Nordirland

Sinn Féin arbeitet auf den Anschluss an Irland hin

Während Sinn Féin auf die Vereinigung Nordirlands mit der Republik im Süden hinarbeitet, hat die britische Regierung offenbar ein Gesetz auf Eis gelegt, das für eine weitere Eskalation gesorgt hätte.

Sinn Féin arbeitet auf den Anschluss an Irland hin

hip London

Im nordirischen Wahlkampf hat das Thema keine große Rolle gespielt. Doch schon am Tag nach der Bekanntgabe des historischen Siegs der nationalistischen Sinn Féin, die mit 29 % der Erststimmen erstmals stärkste Partei in Ulster wurde, sprach ihre Führerin Mary Lou McDonald davon, binnen fünf Jahren ein Referendum über den Anschluss an die Republik im Süden abzuhalten. Jeffrey Donaldson, der Chef der Democratic Unionist Party (DUP), weigerte sich unterdessen, Minister für die auf Teilung der Macht zwischen Nationalisten und Unionisten basierende Exekutive zu entsenden, solange das Nordirland-Protokoll nicht radikal verändert oder abgeschafft worden ist. Das Zusatzprotokoll zum EU-Austrittsvertrag, das Schlagbäume auf der Grünen Insel vermeiden sollte, hat eine Zollgrenze zwischen Ulster und dem Rest Großbritanniens hervorgebracht.

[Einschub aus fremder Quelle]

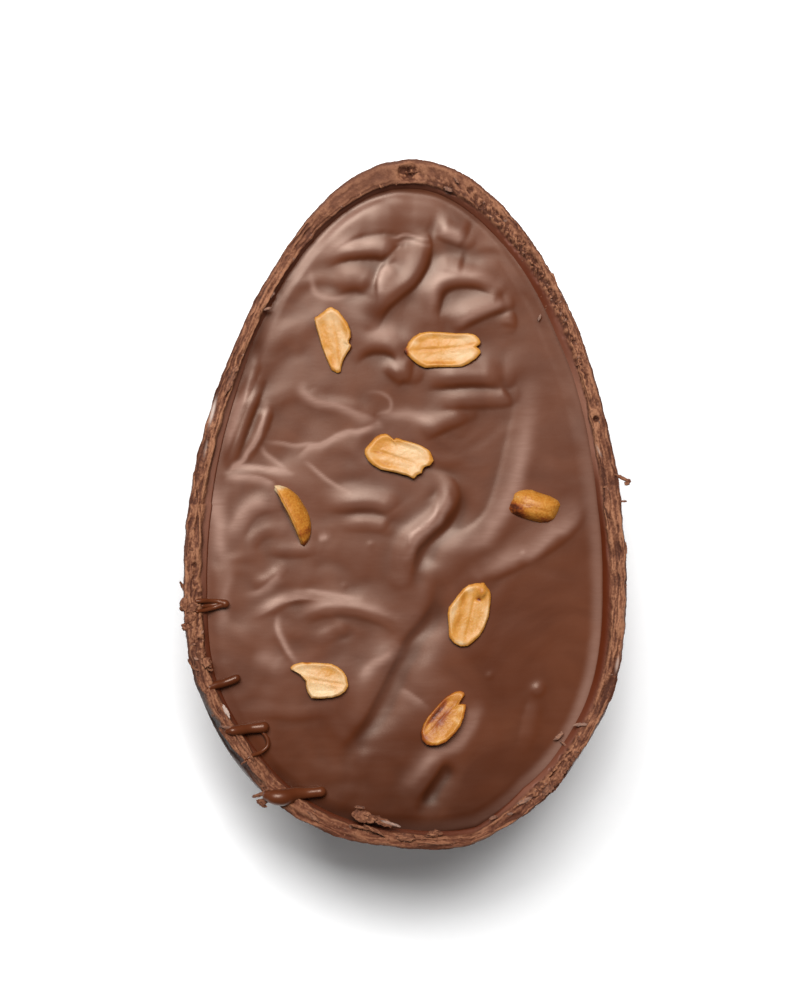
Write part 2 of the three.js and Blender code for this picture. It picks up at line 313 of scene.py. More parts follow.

McDonald forderte den irischen Ministerpräsidenten Michéal Martin auf, eine Bürgerversammlung einzuberufen, um mit Blick auf das nordirische Wahlergebnis eine Volksabstimmung zu prüfen. Dieser Prozess müsse von Dublin angeführt werden. Das Wichtigste sei jetzt, dass Politiker auf beiden Seiten der Grenze akzeptierten, „dass wir uns in Zeiten tiefgreifender Veränderungen befinden“. Diese Veränderungen müssten ge­managt werden. „Wir haben beim Brexit gesehen, wie chaotisch es werden kann, wenn es dieses Niveau der Planung und des Engagements nicht gibt“, sagte McDonald. Die DUP-Anhänger sind aus ihrer Sicht Außen­seiter: „Ein Teil des politischen Unionismus ist am demokratischen Prozess nur interessiert, wenn sie dabei vorne liegen, oder sie sind nur an einer Zusammenarbeit interessiert, wenn sie zu ihren Bedingungen erfolgt.“ Nun sollte man das Wahlergebnis vom Wochenende nicht gleich mit einem Votum für die „Wiedervereinigung“ von Irland verwechseln. Tatsächlich gibt es große Unterstützung für die Teilung der Macht. Die DUP wurde Wahlanalysen zufolge vor allem deshalb nicht erneut stärkste Partei, weil sie bereits angedeutet hatte, dass sie sich nicht mit einem First Minister von Sinn Féin an einen Tisch setzen würde. Das empfanden viele Wähler aus dem unionistischen Lager als Sektierertum und wählten lieber Alliance, die zur drittstärksten Kraft aufstieg und in den ausgefeilten Plänen zur Teilung der Macht nach dem nordirischen Bürgerkrieg noch gar nicht vorkam. Zugleich verlor die DUP auch Stimmen von Hardlinern, die zur radikalen Splittergruppe Traditional Unionist Voice abwanderten, die das Karfreitagsabkommen ab­lehnt.

In der Downing Street hat man die DUP offenbar satt. Wenn die Queen am Dienstag die Regierungserklärung von Premierminister Boris Johnson verliest, wird sich darin Medienberichten zufolge kein Gesetz zum Schutz des Karfreitagsabkommens in seiner Gänze finden. Zuvor hatte es geheißen, mit Hilfe eines solchen Gesetzes könnte sich die Regierung die rechtliche Grundlage dafür schaffen, das Nordirland-Protokoll auszuhebeln. „Unser Fokus liegt darauf, die Probleme mit dem Protokoll zu lösen“, sagte der britische­ Nordirland-Staatssekretär Bran­don Lewis. „Idealerweise wollen wir das durch eine Einigung mit der Europäischen Union erreichen.“ Wie die „Times“ berichtete, will Johnson den Verhandlungen mit Brüssel noch „eine letzte Chance“ geben, bevor ein entsprechendes Gesetz dem Parlament vorgelegt wird. Donaldson sagte in Belfast, er werde nicht untätig zusehen, wenn das Thema erneut auf die lange Bank geschoben werde. Das sei inakzeptabel. London und Brüssel hätten Monate Zeit für eine Lösung gehabt.